38th Treasurer of Arizona
- In office January 1999 – January 2003
- Governor: Jane Dee Hull
- Preceded by: Tony West
- Succeeded by: David Petersen

Member of the Arizona Senate from the 1st district
- In office January 1991 – January 1999
- Preceded by: John U. Hays
- Succeeded by: Ken Bennett

Personal details
- Born: December 5, 1936 Buena Vista, Colorado, U.S.
- Died: August 9, 2018 (aged 81) Prescott, Arizona, U.S.
- Party: Republican

= Carol Springer =

American politician (1936–2018)

Carol Springer (née Purkeypile; December 5, 1936 – August 9, 2018) was an American politician who served as the State Treasurer of Arizona from January 1999 until January 2003. A Republican, she was elected in November 1998.
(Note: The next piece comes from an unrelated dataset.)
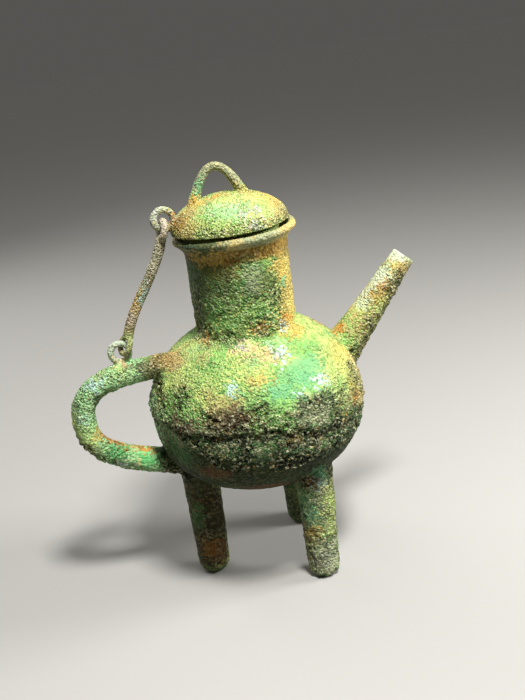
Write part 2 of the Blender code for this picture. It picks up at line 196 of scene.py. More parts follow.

During her tenure, all five of Arizona's statewide executive offices were held by women: Governor Jane Dee Hull, Secretary of State Betsey Bayless, Attorney General Janet Napolitano, Springer, and Superintendent of Public Instruction Lisa Graham Keegan.

Springer served as an Arizona State Senator for District 1 between 1990 and 1998. She ran in the 2002 gubernatorial primary election as a Republican. In 2005 she assumed the position of Yavapai County Supervisor.